The task = Each record must be reproduced exactly as it is shown.

Collection entries:

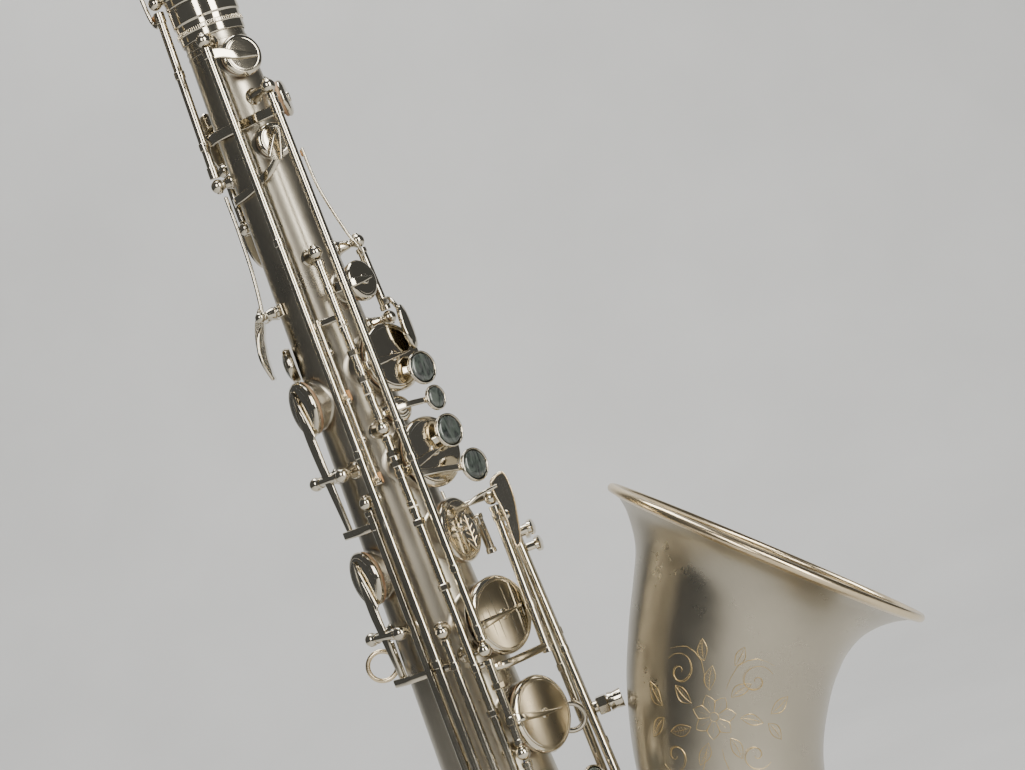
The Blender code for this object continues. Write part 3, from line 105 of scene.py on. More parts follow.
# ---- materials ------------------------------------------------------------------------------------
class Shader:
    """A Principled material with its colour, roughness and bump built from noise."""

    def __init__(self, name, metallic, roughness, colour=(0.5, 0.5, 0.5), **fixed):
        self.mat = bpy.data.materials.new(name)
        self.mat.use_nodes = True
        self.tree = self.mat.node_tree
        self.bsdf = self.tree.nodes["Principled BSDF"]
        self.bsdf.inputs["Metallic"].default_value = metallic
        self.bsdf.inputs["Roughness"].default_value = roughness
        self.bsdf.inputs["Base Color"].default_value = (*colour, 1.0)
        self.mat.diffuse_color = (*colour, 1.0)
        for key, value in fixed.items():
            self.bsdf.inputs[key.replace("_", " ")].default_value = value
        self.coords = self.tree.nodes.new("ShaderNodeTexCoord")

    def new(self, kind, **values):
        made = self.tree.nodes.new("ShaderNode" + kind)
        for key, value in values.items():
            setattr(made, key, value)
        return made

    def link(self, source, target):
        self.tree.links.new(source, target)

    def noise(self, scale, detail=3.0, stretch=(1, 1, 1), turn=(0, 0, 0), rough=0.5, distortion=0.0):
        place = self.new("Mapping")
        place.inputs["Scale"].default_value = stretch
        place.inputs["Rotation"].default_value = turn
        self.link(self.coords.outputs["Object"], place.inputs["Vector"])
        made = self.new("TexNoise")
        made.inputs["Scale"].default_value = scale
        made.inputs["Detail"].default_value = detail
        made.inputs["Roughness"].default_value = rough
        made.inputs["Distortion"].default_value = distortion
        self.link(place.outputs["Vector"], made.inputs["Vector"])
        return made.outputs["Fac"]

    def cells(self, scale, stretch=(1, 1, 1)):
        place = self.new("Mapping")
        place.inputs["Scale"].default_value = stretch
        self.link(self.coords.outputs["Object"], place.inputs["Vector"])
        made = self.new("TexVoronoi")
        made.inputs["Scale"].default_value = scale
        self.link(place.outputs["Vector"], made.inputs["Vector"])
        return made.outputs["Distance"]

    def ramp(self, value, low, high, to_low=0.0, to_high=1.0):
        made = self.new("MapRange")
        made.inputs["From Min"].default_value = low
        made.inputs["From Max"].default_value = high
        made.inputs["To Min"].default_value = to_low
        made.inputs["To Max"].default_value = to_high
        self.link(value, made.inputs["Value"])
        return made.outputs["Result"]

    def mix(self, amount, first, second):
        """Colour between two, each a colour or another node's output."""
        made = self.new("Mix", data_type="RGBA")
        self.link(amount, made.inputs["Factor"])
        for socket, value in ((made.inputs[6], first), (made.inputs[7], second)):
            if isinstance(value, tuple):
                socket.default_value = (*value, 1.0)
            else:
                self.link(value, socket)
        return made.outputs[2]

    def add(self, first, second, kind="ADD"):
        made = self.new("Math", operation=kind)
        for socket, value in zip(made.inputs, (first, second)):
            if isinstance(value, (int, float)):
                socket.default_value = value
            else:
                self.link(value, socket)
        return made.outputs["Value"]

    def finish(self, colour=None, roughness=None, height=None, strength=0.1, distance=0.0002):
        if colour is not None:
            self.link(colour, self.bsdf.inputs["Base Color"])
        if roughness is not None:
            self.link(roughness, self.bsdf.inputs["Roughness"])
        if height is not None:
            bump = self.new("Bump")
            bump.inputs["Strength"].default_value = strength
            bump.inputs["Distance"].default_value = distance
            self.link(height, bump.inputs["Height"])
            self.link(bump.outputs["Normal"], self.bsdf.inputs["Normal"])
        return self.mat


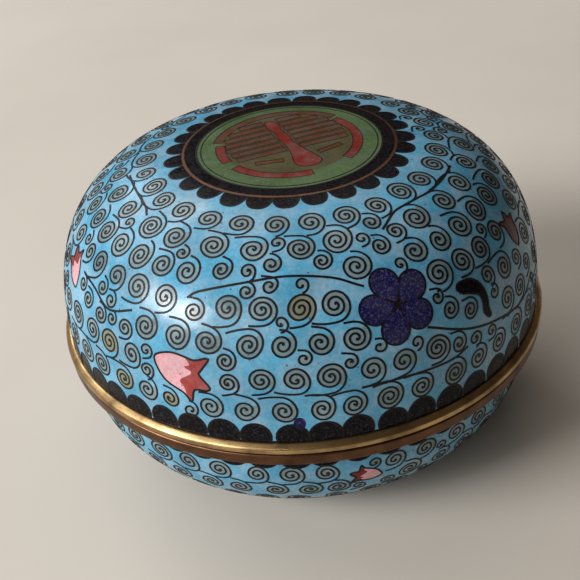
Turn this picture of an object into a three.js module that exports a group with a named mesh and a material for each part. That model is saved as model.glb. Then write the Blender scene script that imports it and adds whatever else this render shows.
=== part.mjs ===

Output of the task =
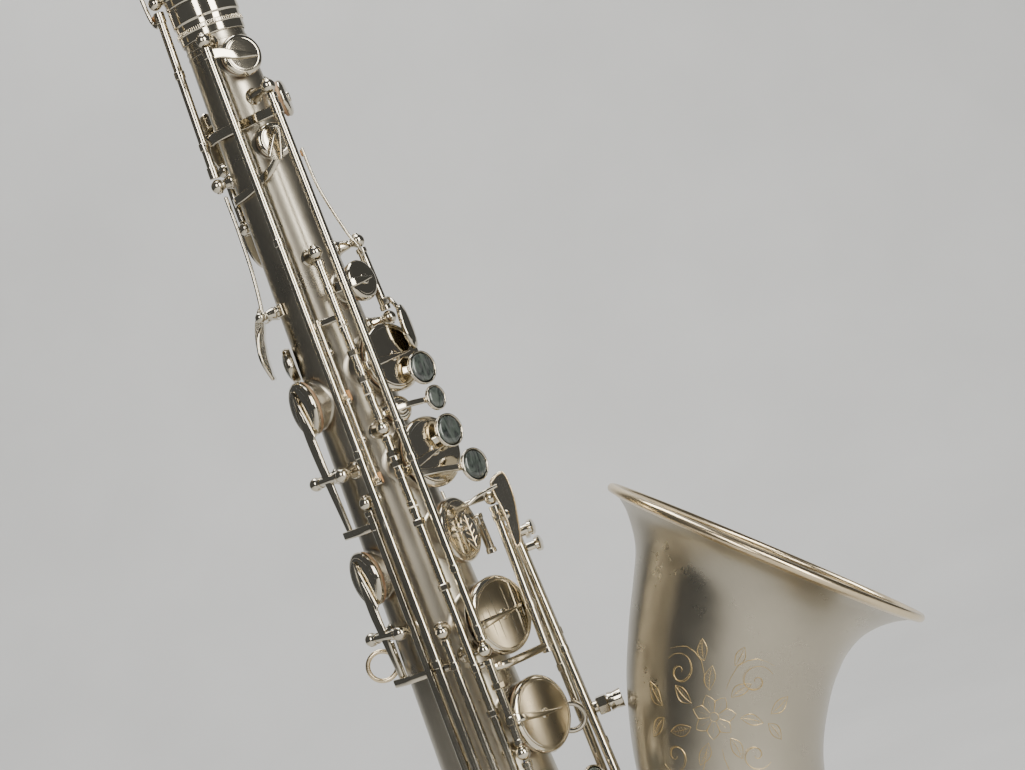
The Blender code for this object continues. Write part 3, from line 105 of scene.py on. More parts follow.
# ---- materials ------------------------------------------------------------------------------------
class Shader:
    """A Principled material with its colour, roughness and bump built from noise."""

    def __init__(self, name, metallic, roughness, colour=(0.5, 0.5, 0.5), **fixed):
        self.mat = bpy.data.materials.new(name)
        self.mat.use_nodes = True
        self.tree = self.mat.node_tree
        self.bsdf = self.tree.nodes["Principled BSDF"]
        self.bsdf.inputs["Metallic"].default_value = metallic
        self.bsdf.inputs["Roughness"].default_value = roughness
        self.bsdf.inputs["Base Color"].default_value = (*colour, 1.0)
        self.mat.diffuse_color = (*colour, 1.0)
        for key, value in fixed.items():
            self.bsdf.inputs[key.replace("_", " ")].default_value = value
        self.coords = self.tree.nodes.new("ShaderNodeTexCoord")

    def new(self, kind, **values):
        made = self.tree.nodes.new("ShaderNode" + kind)
        for key, value in values.items():
            setattr(made, key, value)
        return made

    def link(self, source, target):
        self.tree.links.new(source, target)

    def noise(self, scale, detail=3.0, stretch=(1, 1, 1), turn=(0, 0, 0), rough=0.5, distortion=0.0):
        place = self.new("Mapping")
        place.inputs["Scale"].default_value = stretch
        place.inputs["Rotation"].default_value = turn
        self.link(self.coords.outputs["Object"], place.inputs["Vector"])
        made = self.new("TexNoise")
        made.inputs["Scale"].default_value = scale
        made.inputs["Detail"].default_value = detail
        made.inputs["Roughness"].default_value = rough
        made.inputs["Distortion"].default_value = distortion
        self.link(place.outputs["Vector"], made.inputs["Vector"])
        return made.outputs["Fac"]

    def cells(self, scale, stretch=(1, 1, 1)):
        place = self.new("Mapping")
        place.inputs["Scale"].default_value = stretch
        self.link(self.coords.outputs["Object"], place.inputs["Vector"])
        made = self.new("TexVoronoi")
        made.inputs["Scale"].default_value = scale
        self.link(place.outputs["Vector"], made.inputs["Vector"])
        return made.outputs["Distance"]

    def ramp(self, value, low, high, to_low=0.0, to_high=1.0):
        made = self.new("MapRange")
        made.inputs["From Min"].default_value = low
        made.inputs["From Max"].default_value = high
        made.inputs["To Min"].default_value = to_low
        made.inputs["To Max"].default_value = to_high
        self.link(value, made.inputs["Value"])
        return made.outputs["Result"]

    def mix(self, amount, first, second):
        """Colour between two, each a colour or another node's output."""
        made = self.new("Mix", data_type="RGBA")
        self.link(amount, made.inputs["Factor"])
        for socket, value in ((made.inputs[6], first), (made.inputs[7], second)):
            if isinstance(value, tuple):
                socket.default_value = (*value, 1.0)
            else:
                self.link(value, socket)
        return made.outputs[2]

    def add(self, first, second, kind="ADD"):
        made = self.new("Math", operation=kind)
        for socket, value in zip(made.inputs, (first, second)):
            if isinstance(value, (int, float)):
                socket.default_value = value
            else:
                self.link(value, socket)
        return made.outputs["Value"]

    def finish(self, colour=None, roughness=None, height=None, strength=0.1, distance=0.0002):
        if colour is not None:
            self.link(colour, self.bsdf.inputs["Base Color"])
        if roughness is not None:
            self.link(roughness, self.bsdf.inputs["Roughness"])
        if height is not None:
            bump = self.new("Bump")
            bump.inputs["Strength"].default_value = strength
            bump.inputs["Distance"].default_value = distance
            self.link(height, bump.inputs["Height"])
            self.link(bump.outputs["Normal"], self.bsdf.inputs["Normal"])
        return self.mat


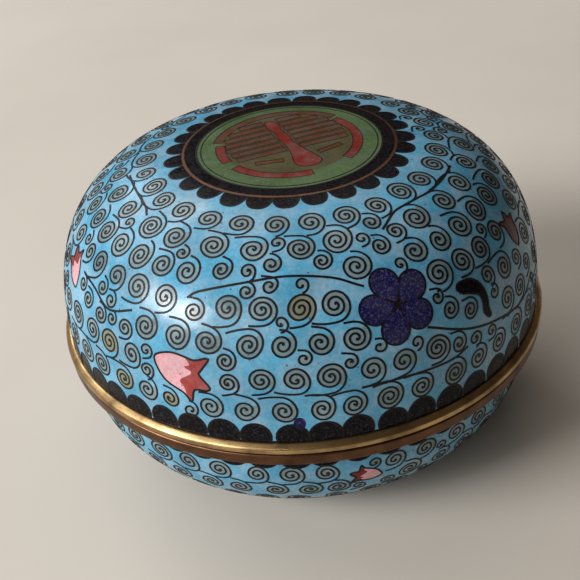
Turn this picture of an object into a three.js module that exports a group with a named mesh and a material for each part. That model is saved as model.glb. Then write the Blender scene script that imports it and adds whatever else this render shows.
=== part.mjs ===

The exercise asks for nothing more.